Patients were randomised 1:1 to OPN or IVL strategy followed by implantation of a drug eluting stent. The primary outcome was an OCT confirmed stent expansion. The safety endpoint clinical follow up at 30 days with anticipated follow-up extending to 1-2 years. The secondary outcomes included acceptable stent expansion (> 80 %) and optimal stent expansion (> 90 %) assessed by OCT, acute procedural success, target vessel failure defined as cardiac death, target vessel MI or target vessel revascularisation.
Results
A total of 278 patients were enrolled, with a mean age of 71 years, of whom women were 12-18 % only. 54-59 % presented with a chronic coronary syndrome.
The proximal left anterior descending artery (LAD) was the target lesion in 40 % of those enrolled. Core lab adjudication noted that severe calcification was detected angiographically in 40 %, and by OCT in 43-45 % with nodular calcification in 24-27 %. The procedure time was numerically higher in the IVL arm (mean 79 vs 70 minutes; P = 0.06). The use of NCB prior to the study device was significantly higher in the IVL arm (40 % vs 23 %) although the use of atherectomy devices and scoring balloons was similar. The number of devices used was also significantly higher in the IVL arm.
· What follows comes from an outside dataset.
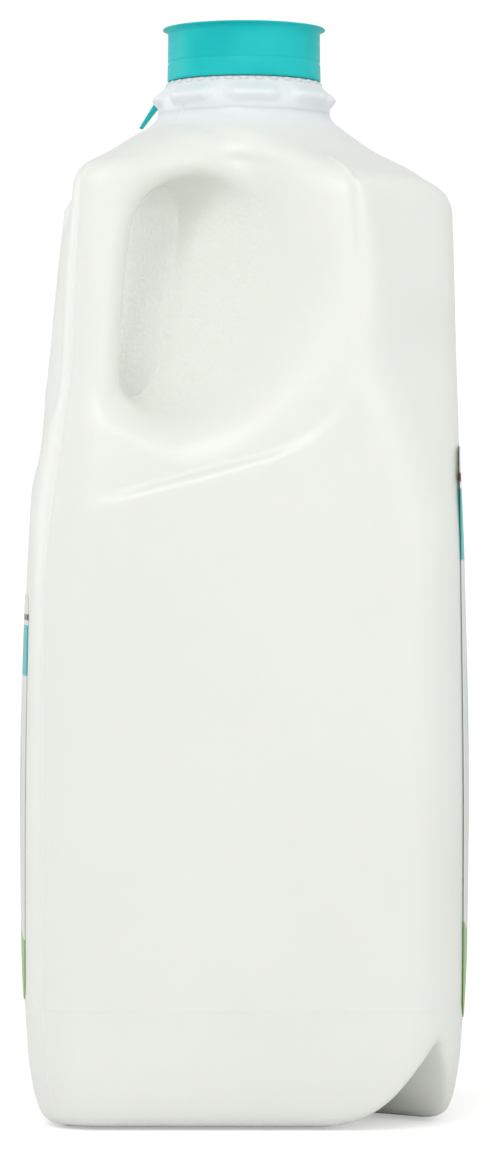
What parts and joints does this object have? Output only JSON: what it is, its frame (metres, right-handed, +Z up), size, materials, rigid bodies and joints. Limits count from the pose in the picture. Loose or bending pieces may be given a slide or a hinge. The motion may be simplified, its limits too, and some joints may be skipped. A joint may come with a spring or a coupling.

The primary outcome was final stent expansion measured by OCT (85.0 % with OPN and 84.0 % with IVL). OPN NCB did not demonstrate superiority over IVL for the primary outcome (difference in medians: 1.0 (95 % CI -2.45 to 4.45), p for superiority 0.570). However, it did achieve its non-inferiority margin with a p for non-inferiority < 0.0001. These results were consistent across subgroups. In terms of the safety and secondary endpoints, there were no differences between the groups. There were no differences in 30-day outcomes such as periprocedural MI, target vessel and target lesion revascularisation, stent thrombosis, death, or bypass surgery.
Commentary
The trial was not powered for clinically relevant outcomes with stent expansion by OCT serving more as a surrogate parameter. Importantly, OPN NCB and IVL size selection was determined by OCT measurement, which is not as widely used as angiography or intravascular ultrasound, thereby limiting its generalisability.
The trial was conducted in 2 centers only with expert operators. Once again, their results in terms of safety and even stent expansion may not be generalisable to the global community.
The number of devices reported in the trial is an indication of the commonly used armamentarium in current practice where NCB complement IVL and these devices, including cutting balloons, are rarely standalone therapies. This particular endpoint, therefore, remains technically irrelevant.
What is relevant, however, is the cost effectiveness of the multiple devices used. As combination therapies and intracoronary imaging become mainstream practices, the cost will become a central conversation in every laboratory. Given the small number of patients enrolled, short follow-up and lack of power for clinical endpoints, the results of the trial will not change practice or guidelines at this time. However, they do demonstrate the safety of these modern tools for the treatment of calcified coronary lesions.